**TASK INSTRUCTIONS**
Your task is to extract every line from the material below exactly.

**DATA SHOWN**

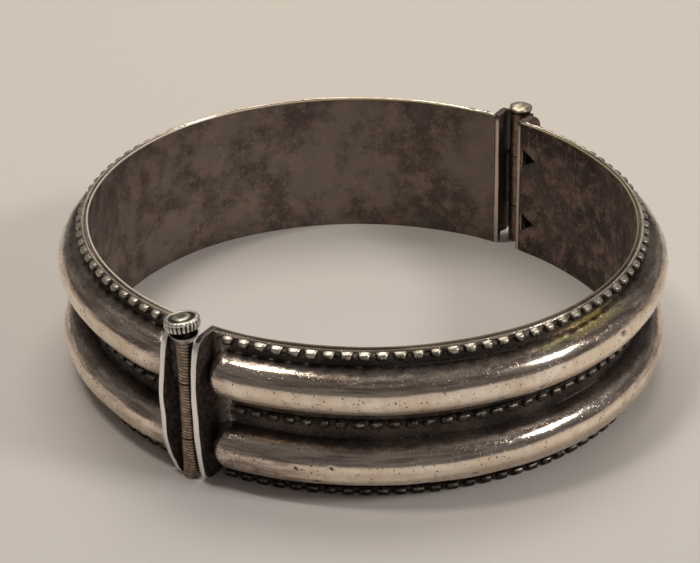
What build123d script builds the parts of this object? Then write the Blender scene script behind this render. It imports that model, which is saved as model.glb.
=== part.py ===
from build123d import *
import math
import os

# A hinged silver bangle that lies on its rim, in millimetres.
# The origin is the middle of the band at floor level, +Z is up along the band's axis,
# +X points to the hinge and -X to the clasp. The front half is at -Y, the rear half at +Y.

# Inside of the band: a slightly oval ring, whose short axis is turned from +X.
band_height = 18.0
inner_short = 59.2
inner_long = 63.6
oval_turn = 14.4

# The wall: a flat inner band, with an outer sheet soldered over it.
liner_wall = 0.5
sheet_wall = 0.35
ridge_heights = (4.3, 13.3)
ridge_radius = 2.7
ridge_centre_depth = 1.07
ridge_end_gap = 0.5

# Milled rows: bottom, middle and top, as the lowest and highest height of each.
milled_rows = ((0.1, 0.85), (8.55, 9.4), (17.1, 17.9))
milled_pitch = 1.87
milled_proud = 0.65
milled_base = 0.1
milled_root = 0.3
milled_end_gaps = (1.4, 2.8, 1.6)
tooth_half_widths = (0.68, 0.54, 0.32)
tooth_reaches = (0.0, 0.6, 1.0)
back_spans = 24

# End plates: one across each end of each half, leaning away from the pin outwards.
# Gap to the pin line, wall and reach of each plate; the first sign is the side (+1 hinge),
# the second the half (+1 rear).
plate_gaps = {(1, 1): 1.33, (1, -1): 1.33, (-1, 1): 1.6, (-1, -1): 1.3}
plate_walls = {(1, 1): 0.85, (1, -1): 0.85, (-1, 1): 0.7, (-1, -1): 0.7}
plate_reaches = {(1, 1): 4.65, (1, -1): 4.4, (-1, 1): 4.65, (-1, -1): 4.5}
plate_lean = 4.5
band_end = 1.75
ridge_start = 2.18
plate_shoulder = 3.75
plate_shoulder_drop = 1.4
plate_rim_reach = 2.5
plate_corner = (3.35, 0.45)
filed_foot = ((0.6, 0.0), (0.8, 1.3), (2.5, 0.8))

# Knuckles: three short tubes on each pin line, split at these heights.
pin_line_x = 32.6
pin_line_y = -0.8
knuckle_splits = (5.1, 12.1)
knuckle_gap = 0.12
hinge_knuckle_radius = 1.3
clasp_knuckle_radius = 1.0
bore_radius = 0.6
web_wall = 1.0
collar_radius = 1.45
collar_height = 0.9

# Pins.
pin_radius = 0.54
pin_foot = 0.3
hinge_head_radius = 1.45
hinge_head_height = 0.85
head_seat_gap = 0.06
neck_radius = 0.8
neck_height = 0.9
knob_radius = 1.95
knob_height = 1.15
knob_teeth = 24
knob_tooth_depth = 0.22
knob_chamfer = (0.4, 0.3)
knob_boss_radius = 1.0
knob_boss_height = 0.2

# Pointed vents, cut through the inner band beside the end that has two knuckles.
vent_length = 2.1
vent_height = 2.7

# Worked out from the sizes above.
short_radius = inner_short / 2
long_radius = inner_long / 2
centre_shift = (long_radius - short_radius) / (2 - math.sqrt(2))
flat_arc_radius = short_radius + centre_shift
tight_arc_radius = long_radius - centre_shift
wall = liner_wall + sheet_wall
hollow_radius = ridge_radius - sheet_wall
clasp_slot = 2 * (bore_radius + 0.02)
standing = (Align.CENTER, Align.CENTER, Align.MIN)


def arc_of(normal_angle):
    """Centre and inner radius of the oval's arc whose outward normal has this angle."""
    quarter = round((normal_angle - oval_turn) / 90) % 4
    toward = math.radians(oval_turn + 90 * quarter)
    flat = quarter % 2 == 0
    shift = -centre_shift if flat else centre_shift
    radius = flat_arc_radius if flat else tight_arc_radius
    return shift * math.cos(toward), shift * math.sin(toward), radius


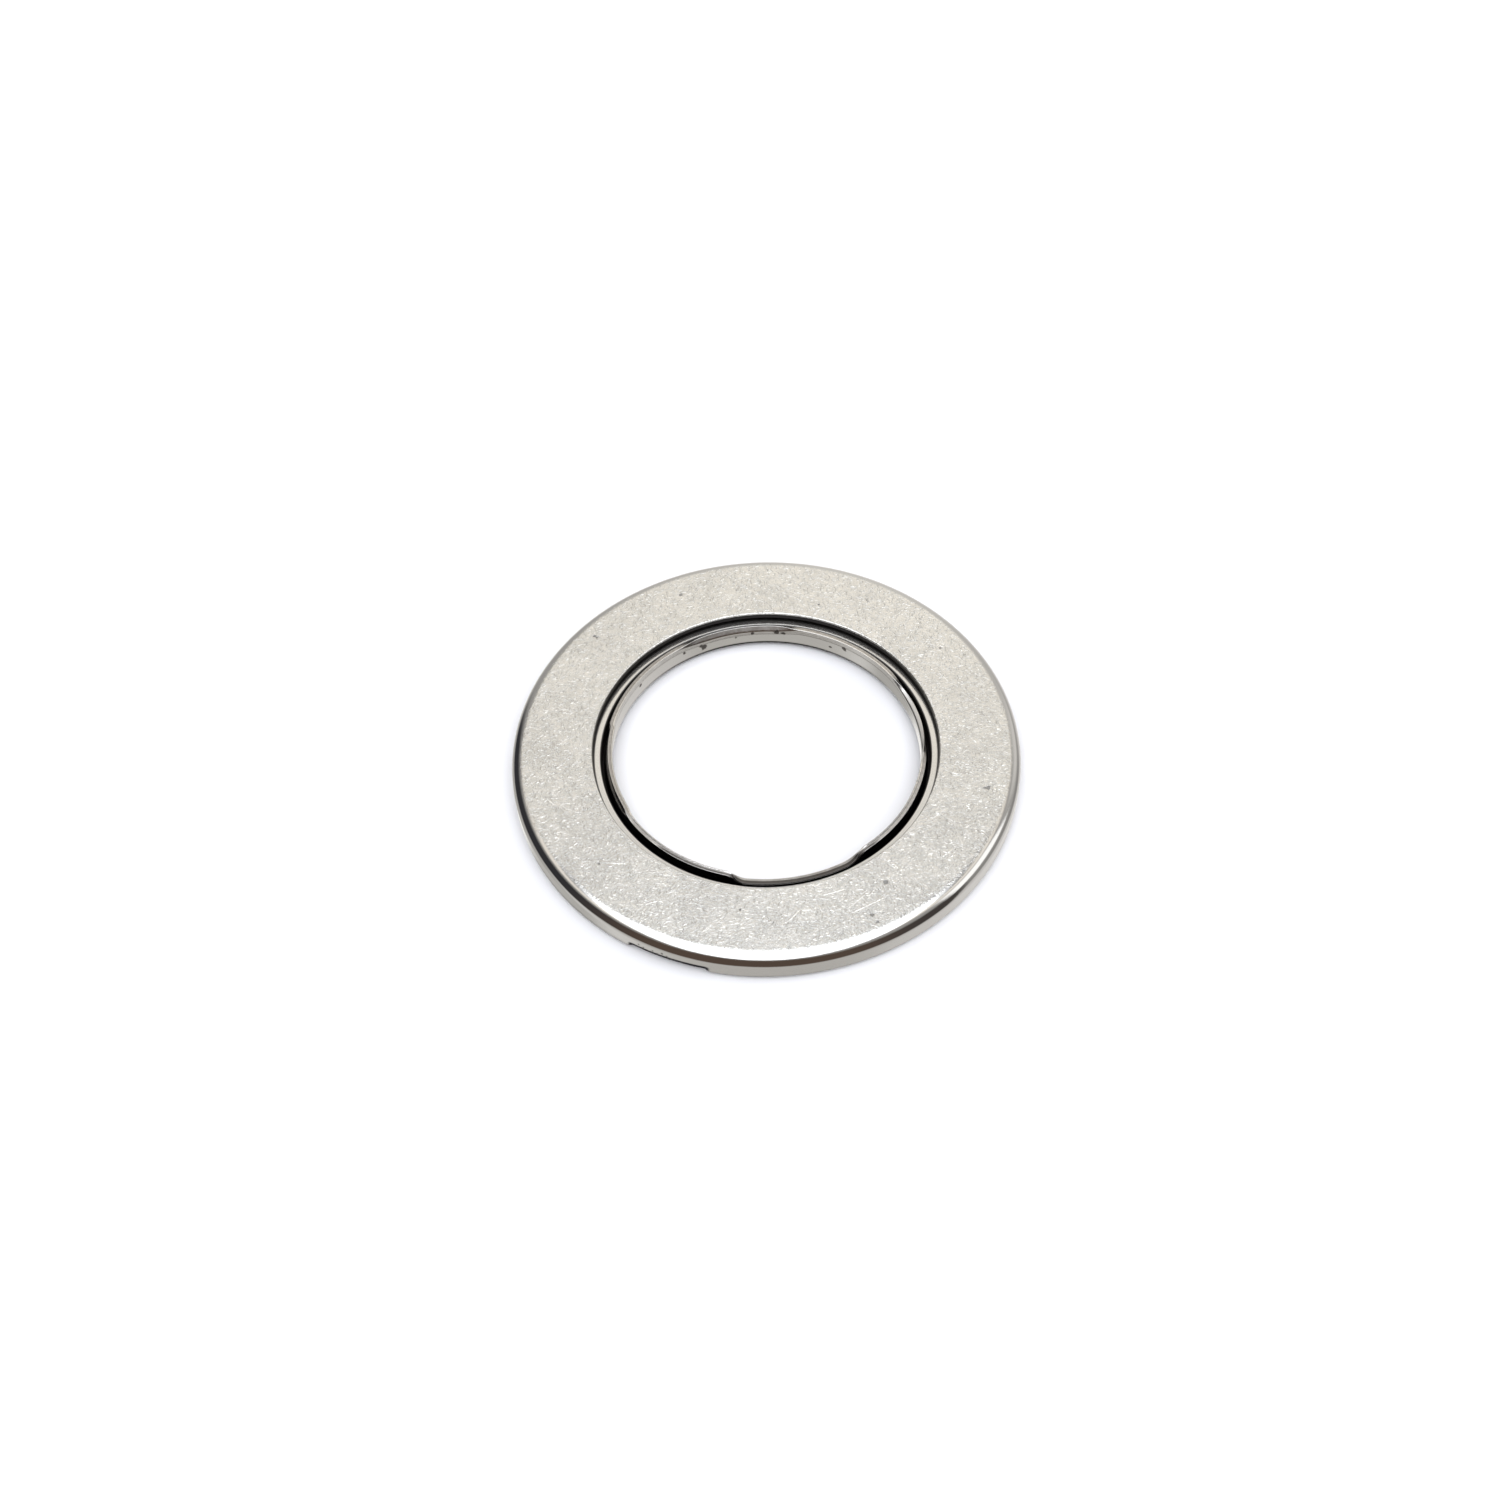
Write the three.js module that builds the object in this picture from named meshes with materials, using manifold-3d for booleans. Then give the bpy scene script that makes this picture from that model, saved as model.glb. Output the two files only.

**WRITTEN RESPONSE**
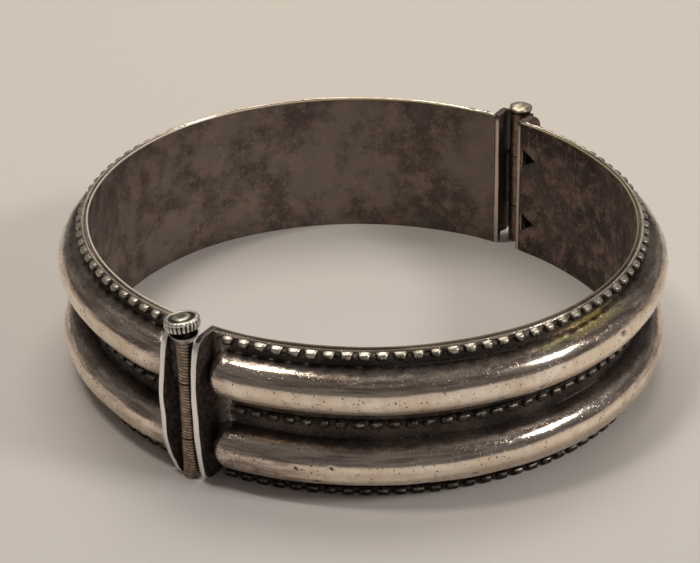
What build123d script builds the parts of this object? Then write the Blender scene script behind this render. It imports that model, which is saved as model.glb.
=== part.py ===
from build123d import *
import math
import os

# A hinged silver bangle that lies on its rim, in millimetres.
# The origin is the middle of the band at floor level, +Z is up along the band's axis,
# +X points to the hinge and -X to the clasp. The front half is at -Y, the rear half at +Y.

# Inside of the band: a slightly oval ring, whose short axis is turned from +X.
band_height = 18.0
inner_short = 59.2
inner_long = 63.6
oval_turn = 14.4

# The wall: a flat inner band, with an outer sheet soldered over it.
liner_wall = 0.5
sheet_wall = 0.35
ridge_heights = (4.3, 13.3)
ridge_radius = 2.7
ridge_centre_depth = 1.07
ridge_end_gap = 0.5

# Milled rows: bottom, middle and top, as the lowest and highest height of each.
milled_rows = ((0.1, 0.85), (8.55, 9.4), (17.1, 17.9))
milled_pitch = 1.87
milled_proud = 0.65
milled_base = 0.1
milled_root = 0.3
milled_end_gaps = (1.4, 2.8, 1.6)
tooth_half_widths = (0.68, 0.54, 0.32)
tooth_reaches = (0.0, 0.6, 1.0)
back_spans = 24

# End plates: one across each end of each half, leaning away from the pin outwards.
# Gap to the pin line, wall and reach of each plate; the first sign is the side (+1 hinge),
# the second the half (+1 rear).
plate_gaps = {(1, 1): 1.33, (1, -1): 1.33, (-1, 1): 1.6, (-1, -1): 1.3}
plate_walls = {(1, 1): 0.85, (1, -1): 0.85, (-1, 1): 0.7, (-1, -1): 0.7}
plate_reaches = {(1, 1): 4.65, (1, -1): 4.4, (-1, 1): 4.65, (-1, -1): 4.5}
plate_lean = 4.5
band_end = 1.75
ridge_start = 2.18
plate_shoulder = 3.75
plate_shoulder_drop = 1.4
plate_rim_reach = 2.5
plate_corner = (3.35, 0.45)
filed_foot = ((0.6, 0.0), (0.8, 1.3), (2.5, 0.8))

# Knuckles: three short tubes on each pin line, split at these heights.
pin_line_x = 32.6
pin_line_y = -0.8
knuckle_splits = (5.1, 12.1)
knuckle_gap = 0.12
hinge_knuckle_radius = 1.3
clasp_knuckle_radius = 1.0
bore_radius = 0.6
web_wall = 1.0
collar_radius = 1.45
collar_height = 0.9

# Pins.
pin_radius = 0.54
pin_foot = 0.3
hinge_head_radius = 1.45
hinge_head_height = 0.85
head_seat_gap = 0.06
neck_radius = 0.8
neck_height = 0.9
knob_radius = 1.95
knob_height = 1.15
knob_teeth = 24
knob_tooth_depth = 0.22
knob_chamfer = (0.4, 0.3)
knob_boss_radius = 1.0
knob_boss_height = 0.2

# Pointed vents, cut through the inner band beside the end that has two knuckles.
vent_length = 2.1
vent_height = 2.7

# Worked out from the sizes above.
short_radius = inner_short / 2
long_radius = inner_long / 2
centre_shift = (long_radius - short_radius) / (2 - math.sqrt(2))
flat_arc_radius = short_radius + centre_shift
tight_arc_radius = long_radius - centre_shift
wall = liner_wall + sheet_wall
hollow_radius = ridge_radius - sheet_wall
clasp_slot = 2 * (bore_radius + 0.02)
standing = (Align.CENTER, Align.CENTER, Align.MIN)


def arc_of(normal_angle):
    """Centre and inner radius of the oval's arc whose outward normal has this angle."""
    quarter = round((normal_angle - oval_turn) / 90) % 4
    toward = math.radians(oval_turn + 90 * quarter)
    flat = quarter % 2 == 0
    shift = -centre_shift if flat else centre_shift
    radius = flat_arc_radius if flat else tight_arc_radius
    return shift * math.cos(toward), shift * math.sin(toward), radius


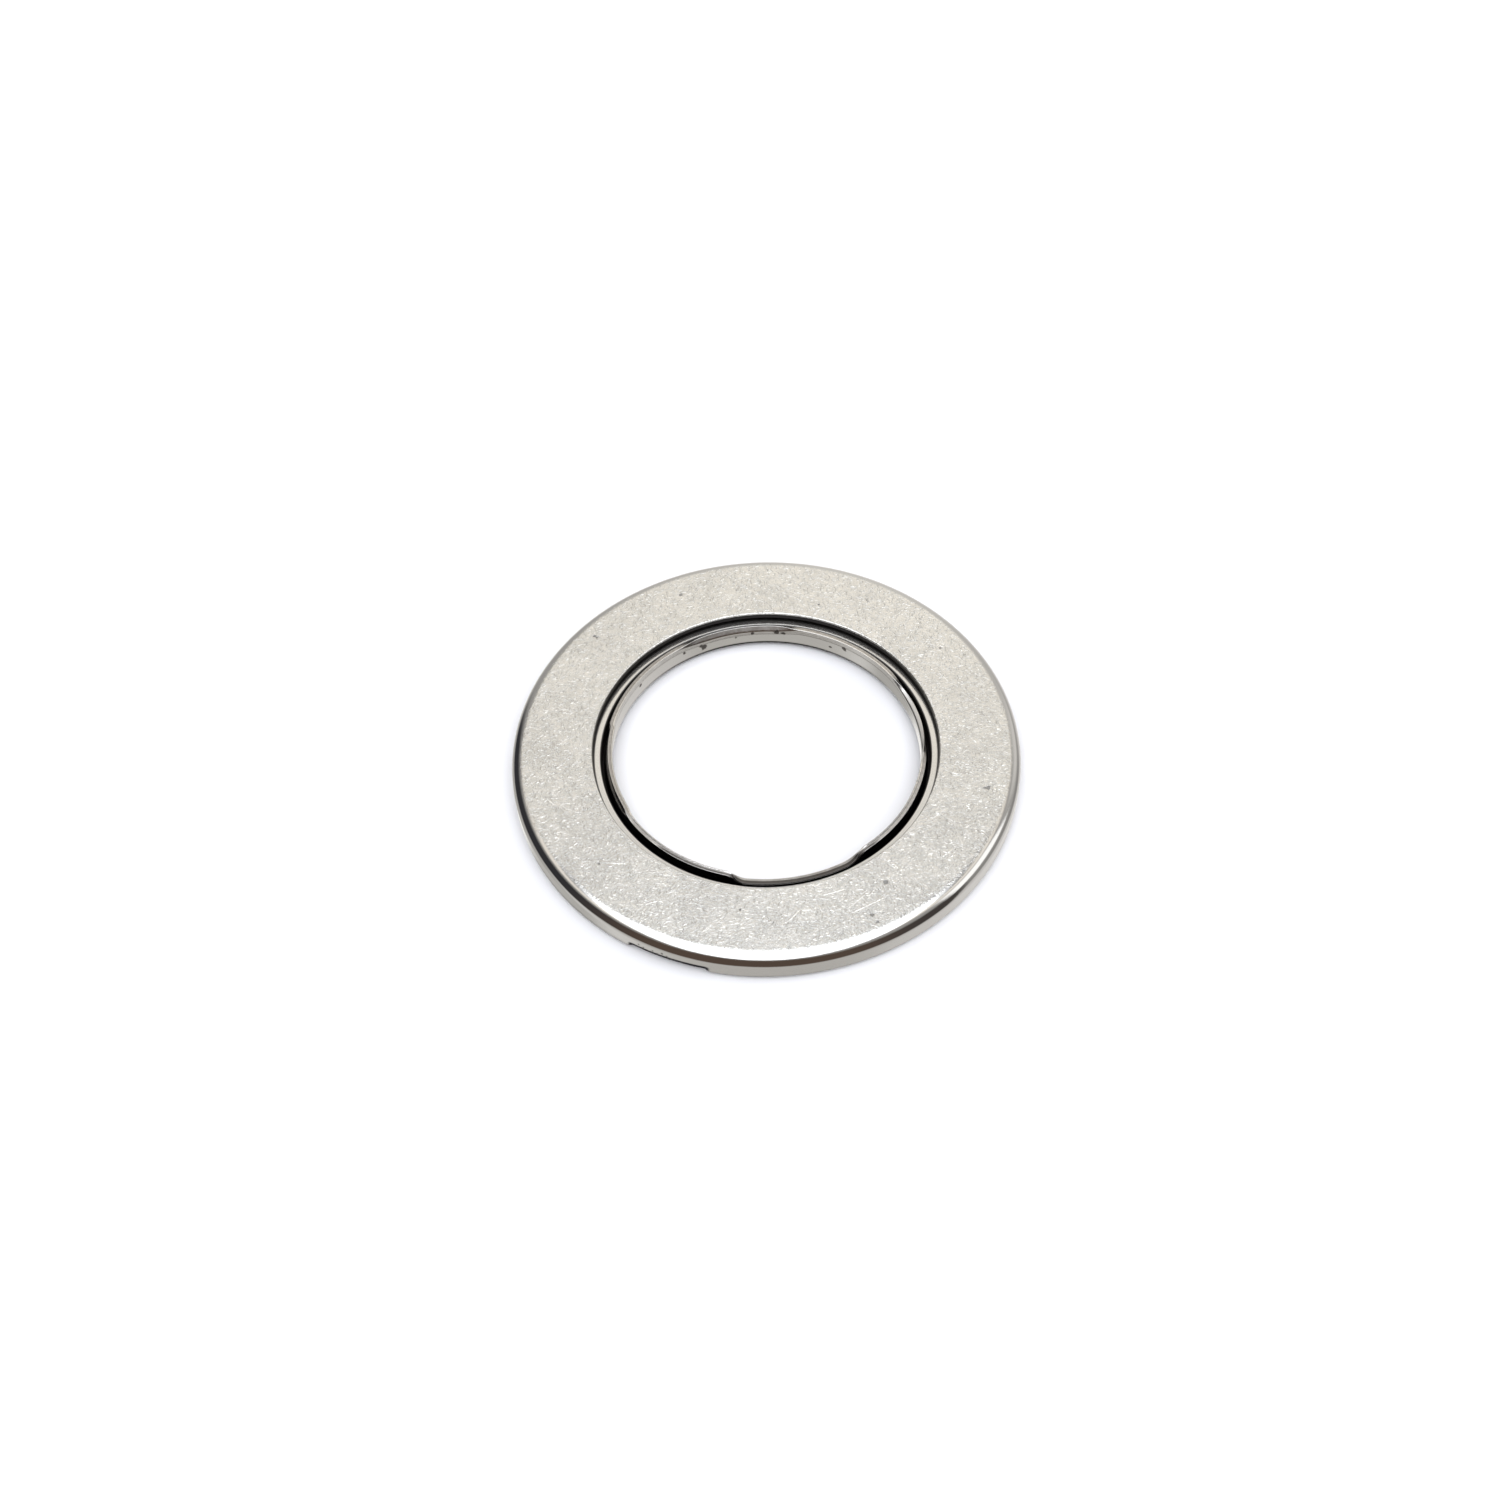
Write the three.js module that builds the object in this picture from named meshes with materials, using manifold-3d for booleans. Then give the bpy scene script that makes this picture from that model, saved as model.glb. Output the two files only.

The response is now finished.